Kaiser Reef hasn’t forgotten the New South Wales areas that it was established to explore; in December, it was awarded a suite of exploration licences over the northern extent of the highly endowed and prospective Macquarie Arc near Walgett in western NSW. But Victoria is what should be front of mind for investors contemplating Kaiser Reef.
Alkane Resources (ALK, 69.5 cents)
Market capitalisation: $419 million
12-month total return: –22.5%
3-year total return: –1.4% a year
FY25 estimated yield: no dividend expected
FY25 estimated price/earnings (P/E) ratio: 9.7 times earnings
Analysts’ consensus target price: 80 cents (Stock Doctor/Refinitiv, three analysts)

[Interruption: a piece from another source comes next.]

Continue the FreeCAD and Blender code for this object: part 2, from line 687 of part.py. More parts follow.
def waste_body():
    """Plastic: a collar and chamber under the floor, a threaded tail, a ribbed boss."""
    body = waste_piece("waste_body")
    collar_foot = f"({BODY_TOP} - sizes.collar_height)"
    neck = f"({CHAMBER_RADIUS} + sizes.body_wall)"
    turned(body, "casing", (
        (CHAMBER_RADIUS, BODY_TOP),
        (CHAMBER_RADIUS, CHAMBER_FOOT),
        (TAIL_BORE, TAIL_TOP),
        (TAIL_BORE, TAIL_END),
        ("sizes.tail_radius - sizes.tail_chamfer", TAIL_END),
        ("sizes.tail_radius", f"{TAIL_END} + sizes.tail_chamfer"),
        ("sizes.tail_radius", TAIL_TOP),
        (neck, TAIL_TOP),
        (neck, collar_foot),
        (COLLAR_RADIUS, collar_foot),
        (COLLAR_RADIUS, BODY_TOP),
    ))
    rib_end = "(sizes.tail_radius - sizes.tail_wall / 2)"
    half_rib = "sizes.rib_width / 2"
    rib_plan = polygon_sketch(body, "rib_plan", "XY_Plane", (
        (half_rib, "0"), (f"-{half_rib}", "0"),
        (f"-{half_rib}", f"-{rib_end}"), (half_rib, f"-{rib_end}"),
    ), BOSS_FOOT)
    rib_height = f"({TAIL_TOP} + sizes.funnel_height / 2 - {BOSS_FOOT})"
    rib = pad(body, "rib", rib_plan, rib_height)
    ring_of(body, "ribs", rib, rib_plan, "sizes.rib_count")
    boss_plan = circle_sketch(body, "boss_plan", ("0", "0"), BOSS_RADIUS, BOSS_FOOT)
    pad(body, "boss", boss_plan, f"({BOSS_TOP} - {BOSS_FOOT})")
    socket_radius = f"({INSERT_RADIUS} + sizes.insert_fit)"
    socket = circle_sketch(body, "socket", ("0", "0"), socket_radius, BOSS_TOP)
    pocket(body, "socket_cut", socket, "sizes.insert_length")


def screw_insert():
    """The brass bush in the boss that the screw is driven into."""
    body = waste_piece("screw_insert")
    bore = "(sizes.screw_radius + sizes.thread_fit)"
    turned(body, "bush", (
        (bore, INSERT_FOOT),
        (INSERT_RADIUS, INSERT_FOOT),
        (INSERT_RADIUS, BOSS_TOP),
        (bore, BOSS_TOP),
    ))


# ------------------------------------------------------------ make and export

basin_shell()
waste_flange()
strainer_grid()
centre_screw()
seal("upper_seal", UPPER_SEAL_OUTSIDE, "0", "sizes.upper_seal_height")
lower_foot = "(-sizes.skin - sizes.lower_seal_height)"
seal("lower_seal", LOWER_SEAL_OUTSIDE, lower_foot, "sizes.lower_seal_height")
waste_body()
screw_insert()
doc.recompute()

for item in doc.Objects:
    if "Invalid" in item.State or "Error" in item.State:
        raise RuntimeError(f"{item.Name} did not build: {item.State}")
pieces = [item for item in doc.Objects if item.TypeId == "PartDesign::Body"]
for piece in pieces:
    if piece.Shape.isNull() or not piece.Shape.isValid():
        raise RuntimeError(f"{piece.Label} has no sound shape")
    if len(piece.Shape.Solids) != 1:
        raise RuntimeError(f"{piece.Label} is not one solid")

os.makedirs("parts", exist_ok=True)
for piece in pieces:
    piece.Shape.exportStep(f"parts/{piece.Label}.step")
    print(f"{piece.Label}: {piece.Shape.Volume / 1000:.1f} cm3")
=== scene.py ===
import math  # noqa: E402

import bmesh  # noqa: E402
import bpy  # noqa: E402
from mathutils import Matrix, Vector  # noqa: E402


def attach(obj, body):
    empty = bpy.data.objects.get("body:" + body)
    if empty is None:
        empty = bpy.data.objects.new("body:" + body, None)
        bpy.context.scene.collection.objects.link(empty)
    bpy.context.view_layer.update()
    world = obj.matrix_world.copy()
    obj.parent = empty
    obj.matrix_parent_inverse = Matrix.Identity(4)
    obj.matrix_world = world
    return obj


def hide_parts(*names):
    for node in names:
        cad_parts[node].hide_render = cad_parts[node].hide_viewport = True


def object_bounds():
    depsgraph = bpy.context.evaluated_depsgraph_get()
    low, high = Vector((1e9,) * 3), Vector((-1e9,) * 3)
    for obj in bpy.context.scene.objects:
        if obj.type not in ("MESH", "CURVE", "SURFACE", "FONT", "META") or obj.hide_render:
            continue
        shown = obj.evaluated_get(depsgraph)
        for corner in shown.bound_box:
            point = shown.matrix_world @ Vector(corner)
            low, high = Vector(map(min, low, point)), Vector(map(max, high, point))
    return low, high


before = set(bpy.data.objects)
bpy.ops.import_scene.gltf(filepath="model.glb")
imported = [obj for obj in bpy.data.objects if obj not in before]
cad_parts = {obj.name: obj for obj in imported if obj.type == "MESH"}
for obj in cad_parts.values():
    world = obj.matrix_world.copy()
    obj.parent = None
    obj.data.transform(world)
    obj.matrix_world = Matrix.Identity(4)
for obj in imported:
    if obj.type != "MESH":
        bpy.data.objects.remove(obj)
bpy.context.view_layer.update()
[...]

Alkane Resources mines gold at the Tomingley gold project, south-west of Dubbo in the Central West region of New South Wales; Tomingley is an open-pit mine and underground operation with a one-million-tonnes-a-year processing facility which has operated since 2014. Alkane also controls several highly prospective gold and copper tenements in Central West NSW: its Boda and Kaiser deposits, near Wellington east of Dubbo, have the potential to be a large, tier-one gold-copper project.

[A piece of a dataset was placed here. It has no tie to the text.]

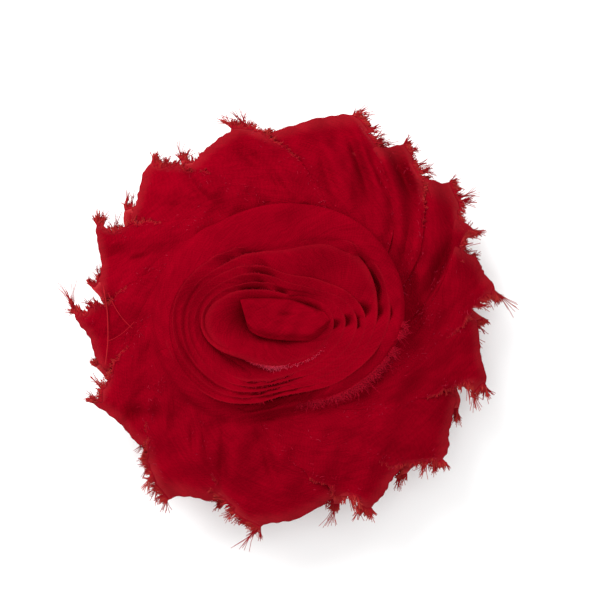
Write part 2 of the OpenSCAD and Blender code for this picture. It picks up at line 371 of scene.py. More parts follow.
# Hollows pressed into the petals: place, half length and half width, direction of the length, and depth
HOLLOWS = [
    (-5.6, 25.8, 2.6, 1.2, -40, 2.0), (-1.5, 22.0, 2.6, 0.6, -58, 0.9), (11.6, 25.3, 5.0, 0.8, -72, 1.9),
    (14.4, 24.0, 4.5, 0.7, -66, 1.2), (18.6, 23.4, 4.2, 1.3, -62, 3.2), (6.2, 24.5, 4.0, 0.8, -72, 0.9),
    (-27.0, 10.4, 2.4, 1.3, 10, 1.5), (-23.4, 9.6, 1.7, 0.6, 15, 0.9), (-23.4, -15.0, 1.9, 1.4, 0, 1.8),
    (-20.2, -15.0, 0.9, 1.5, 20, 1.4), (-14.0, 20.5, 3.2, 0.7, -50, 1.2), (19.9, 2.0, 2.0, 5.5, 8, 3.2),
    (24.0, 8.0, 6.5, 1.0, 62, 1.5), (21.5, -9.5, 4.5, 1.2, 38, 1.0), (-9.8, -22.5, 4.6, 0.8, 88, 1.2),
    (-2.6, -22.5, 4.2, 0.9, -72, 1.3), (-14.6, -19.1, 3.0, 0.5, -87, 0.8), (0.0, -14.5, 7.0, 0.8, 12, 2.8)]


def ground(x, y):
    """Slow rise and fall that all the layers of the petals share, with the hollows pressed into it."""
    height = 0.5 * ripple(x, y, 9.0, 61) + 0.2 * ripple(x, y, 3.6, 62, 14) + 0.06 * ripple(x, y, 1.5, 63, 14)
    # The flower hangs a little towards +X, where it is also more uneven
    height = height - 3.4 * smooth(12, 38, x) + 0.25 * ripple(x, y, 5.0, 64) * smooth(4, 16, x)
    for place_x, place_y, length, width, direction, depth in HOLLOWS:
        a = math.radians(direction)
        along = (x - place_x) * math.cos(a) + (y - place_y) * math.sin(a)
        across = (y - place_y) * math.cos(a) - (x - place_x) * math.sin(a)
        height = height - depth * np.exp(-(along / length) ** 2 - (across / width) ** 2)
    return height


def row_height(r):
    """Mean height of the outer row at radius r: it swells a little, then falls away to the rim."""
    out = (r - PETAL_INNER_R) / (PETAL_OUTER_R - PETAL_INNER_R)
    swell = 0.8 * np.sin(math.pi * np.clip(out, 0, 1) ** 0.8)
    return NET_TOP + 7.7 + swell - 3.5 * np.clip(out, 0, 1.2) ** 1.6


def petal_height(r, s, t, petal, phase):
    """Height of a petal's top layer: high along its raw side, and low where the next petal covers it."""
    lift = mix(0.10, 0.75, smooth(0.45, 0.95, t))
    tilt = s - 0.35 - 1.8 * (1 - smooth(0, 0.35, s))
    if petal == FOLD_OVER:
        tilt = mix(1.0, 0.3, smooth(0, 0.5, s)) + 0.25 * s
    pleats, depth = PETALS[petal][4:]
    wave = np.sin(2 * math.pi * pleats * s + phase + 1.1 * np.sin(3 * t))
    inside = smooth(0.05, 0.35, s) * (1 - smooth(0.75, 1.0, s)) * smooth(0.05, 0.5, t)
    return row_height(r) + lift * tilt + depth * wave * inside


def cloth_coordinates(points, width, bias):
    """Place on the flat cloth of a grid's points, in millimetres, with the weave turned by bias degrees."""
    step = np.linalg.norm(np.diff(points, axis=1), axis=-1)
    v = np.concatenate([np.zeros((len(points), 1)), np.cumsum(step, 1)], 1)
    u = np.broadcast_to(width, v.shape)
    c, d = math.cos(math.radians(bias)), math.sin(math.radians(bias))
    return np.stack([u * c - v * d, u * d + v * c], -1)


def folded_hem(top, at, s):
    """The rim rolled over, and the cloth folded back under the petal. at(s, t) gives the petal's points."""
    roll = np.radians([36, 72, 108, 144, 180])
    gap = mix(0.5, 0.12, smooth(0.75, 1, s))
    outward = unit(top[:, -1] - top[:, -2])[:, None]
    rolled = top[:, -1:] + outward * (gap / 2 * np.sin(roll))[..., None]
    rolled[..., 2] -= gap / 2 * (1 - np.cos(roll))
    back = np.linspace(1, 0.55, 9)[None, 1:]
    under = at(s, back)[0]
    under[..., 2] -= gap + 0.25 * (1 - back)
    return [rolled, under]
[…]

At Tomingley, open cut and underground mining have been based on the Caloma, Caloma Two, Wyoming One and Wyoming Three deposits. In FY23, the company beat its guidance, producing 70,253 ounces. Alkane is working on the Tomingley Gold Extension Project, which will extend gold mining operations to the San Antonio and Roswell deposits immediately south of the existing mine (three kilometres away): the project is linked to the mine by an underground decline.
The higher grades that Alkane expects to be mined, beginning at Roswell, should lift production to around 80,000 ounces a year, which the company says is the first stage on the pathway to regularly producing more than 100,000 ounces a year at Tomingley, which it hopes to achieve in the next 18 months. Alkane projects gold production at Tomingley to continue until at least the end of 2032, producing more than 750,000 ounces of gold. At current mining costs of about A$2,000 an ounce, Alkane could be looking at cashflow of more than $80 million a year, before exploration investment. In that case, levels around 70 cents could prove to be a good buying opportunity.